Es kommt auf jede Stunde an: Die Gesundheit von neu geborenen Kälbern ist direkt abhängig vom Trinken der sogenannten „Biestmilch“, der besonderen „Schluckimpfung“, wie Doris Meßner am Dienstag während eines Fachvortrags erklärte. Dazu hatten die Landfrauen des Bayerischen Bauernverbands (BBV) alle Interessenten aus den Landkreisen Rhön-Grabfeld, Bad Kissingen, Schweinfurt und Haßberge eingeladen.
Kreisbäuerin Roswitha Hesselbach begrüßte Teilnehmer aus der ganzen Region, von Oberweißenbrunn bis Zeil. Innerhalb eines Pilotprojekts der Landfrauen im BBV-Bildungswerk und in Kooperation mit dem Agrarhändler BayWa wurde die Veranstaltung als eine von insgesamt zehn in ganz Bayern und als einzige in Unterfranken durchgeführt.
Aus mehreren Vorschlägen hatten sich die Rhön-Grabfelder das Thema „Einfluss von Fütterung und Hygiene auf die Gesundheit der Kälber“ herausgesucht. Rinderexpertin Doris Meßner zeigte das enge Zeitfenster auf, das für die neugeborenen Kälber über einen guten Start ins Leben entscheidet.
Gesunde Kälbchen bedeuteten gesunde erwachsene Tiere und wenig Tierarztkosten oder gar Verluste. Ein Kalb komme mit ganz geringen Reserven an Eisen und Fett auf die Welt, Verdauungsenzyme, Leber, Lunge, Bauchspeicheldrüse müssten sich erst weiterentwickeln, Abwehrkräfte seien praktisch nicht vorhanden, berichtete Meßner. „Es kommt darauf an, wer schneller ist – die Krankheitserreger oder der Aufbau der Abwehr.“
„Biestmilch“ ist die Antwort der Natur auf diesen Zustand, denn die erste Kolostralmilch von der Kuh enthält einen Cocktail aus Eiweißen, Vitaminen, Spurenelementen und Hormonen. Innerhalb der ersten 24 Stunden nehmen die Kälber die wertvollen Stoffe ungehemmt über den Darm direkt in den Organismus auf, danach schließt sich diese „offene Tür“ immer mehr. Die Kälbchen sollten innerhalb der ersten zwei Stunden nach der Geburt eine ausreichende Menge Biestmilch bekommen, das wäre ideal.
Was zu tun ist, wenn das Kalb nicht trinken will oder eine Kuh in der Nacht geworfen hat und man nicht dabei war, und warum es wichtig ist, den Neugeborenen ausreichend viel Biestmilch mit Körpertemperatur (bis zu vier Liter) zu geben, wurde besprochen. „Wer viel Biestmilch bekam, gibt später auch selbst viel Milch“, ist die Referentin überzeugt.

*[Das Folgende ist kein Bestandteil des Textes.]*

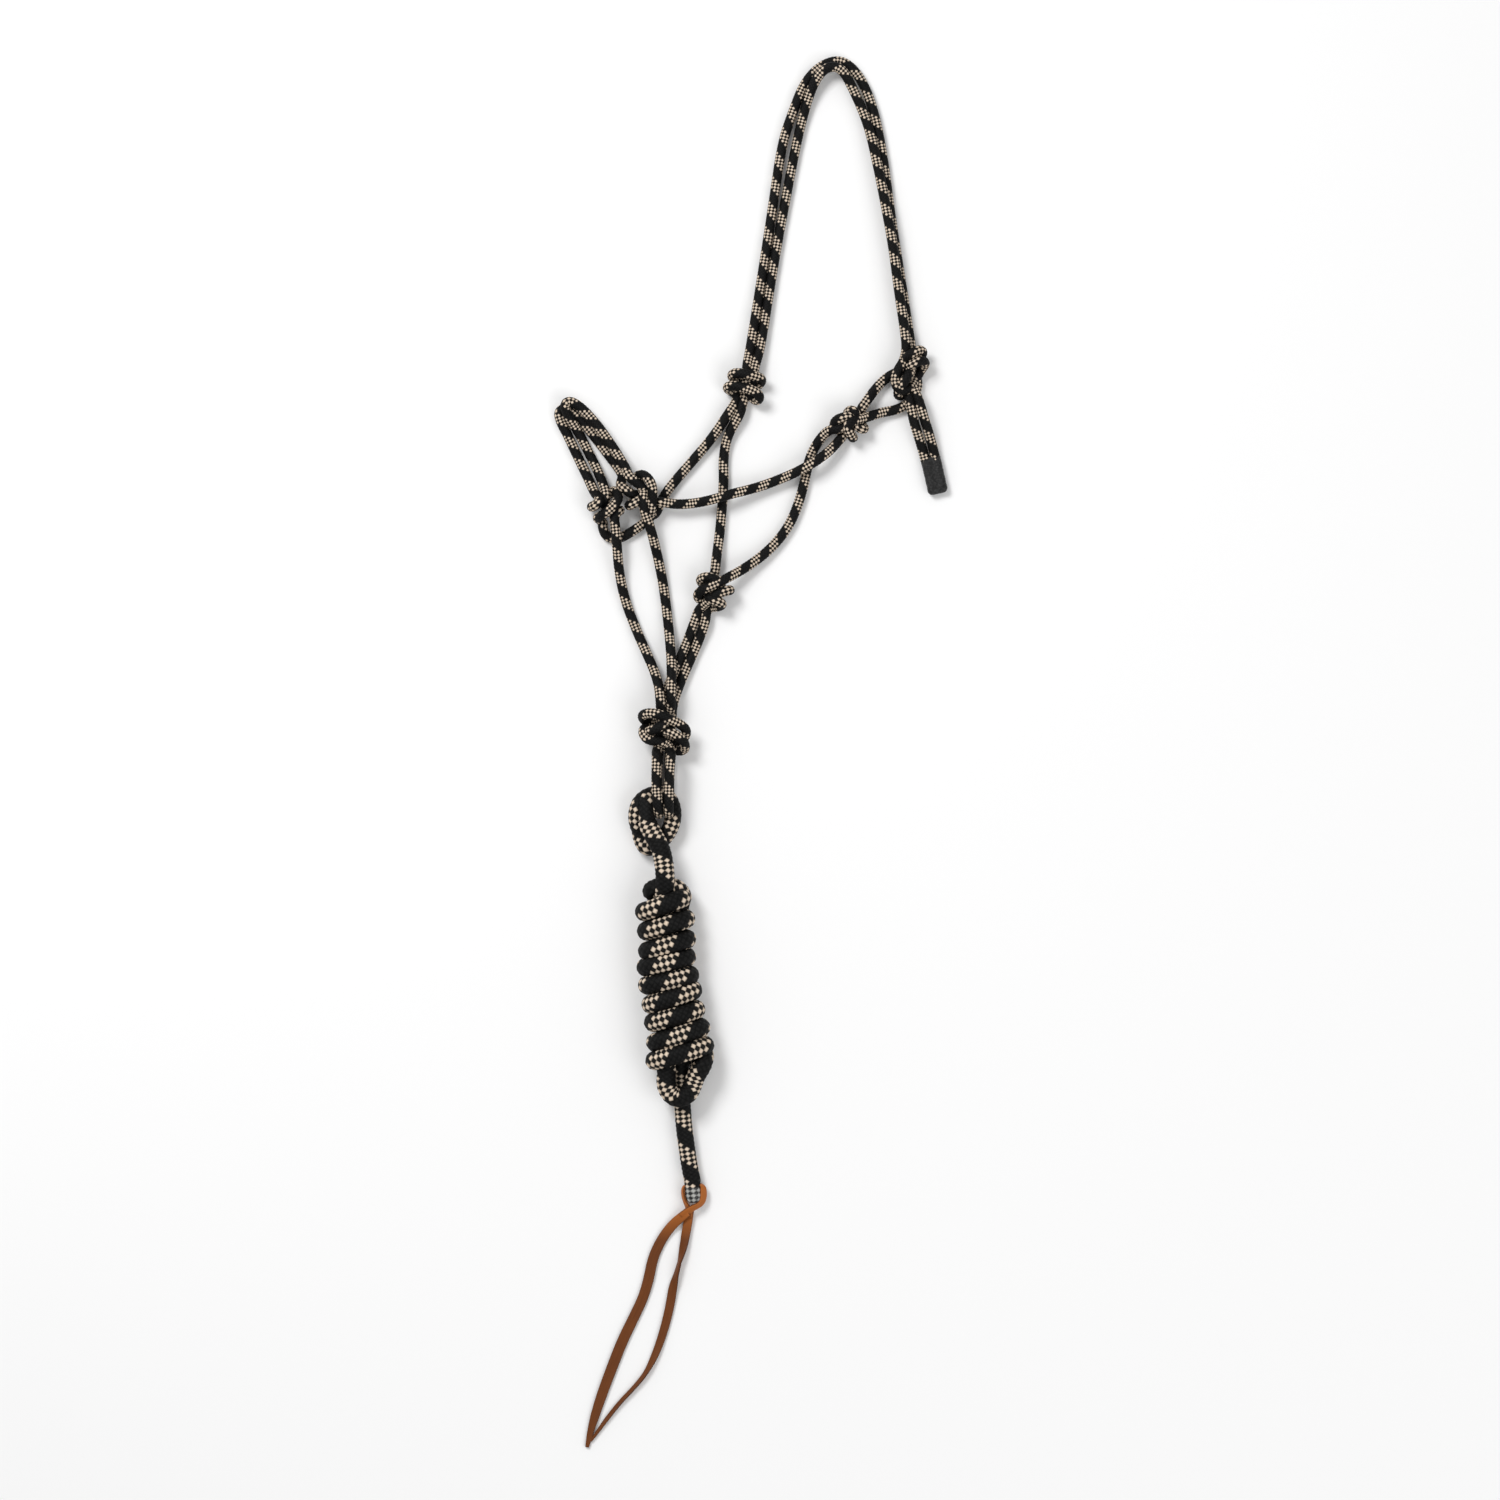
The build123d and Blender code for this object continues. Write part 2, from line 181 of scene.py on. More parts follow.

Gefährdet sind die Kälbchen besonders, wenn die Immunabwehr von den zugeführten Immunglobulinen auf eigene umsteigt, was in der vierten bis fünften Woche der Fall ist. In dieser Zeit neigen die Tiere zu Durchfällen und Lungenentzündungen, und man sollte sie nicht zusätzlich durch Umstallmaßnahmen oder ähnliches stressen.
Die Bedeutung angemessener Hygiene zog sich durch die ganze Veranstaltung. Es beginnt mit der Sauberkeit der sogenannten „Abkalbbox“, die nicht zwischendurch für kranke Tiere genutzt werden sollte. Jedes Kalb sollte seinen eigenen Tränkeeimer und Nuckel haben. Bevor sie dann in die Kälberboxen kommen, sollten diese mit entsprechenden Reinigungsmitteln gut gesäubert werden. Meßner empfahl eine so genannte „Schaumlanze“, die auch alle Ecken erreicht.
Die Tiere seien den Bakterien, Viren, Parasiten, Kokzidien (Durchfallerreger) und Kryptosporidien (einzellige Darmparasiten), die jetzt im Vormarsch sind, nicht hilflos ausgeliefert, machte die Referentin klar. Neben der Durchführung von Hygienemaßnahmen (nicht zu verwechseln mit einer Desinfektion), um den Druck durch Erreger und Keime möglichst niedrig zu halten, können auch Pro- und Prebiotika helfen die Darmflora aufzubauen.
Die richtige Fütterung während einer Erkrankung und während der Aufzucht war ein weiteres Thema, das die Referentin ansprach. Auch wenn den Anwesenden vieles schon bekannt war, war es gut, die Zusammenhänge genauer unter die Lupe zu nehmen und beispielsweise das Zeitfenster nach der Geburt der Kälbchen besonders zu beachten, kommentierten die Teilnehmer.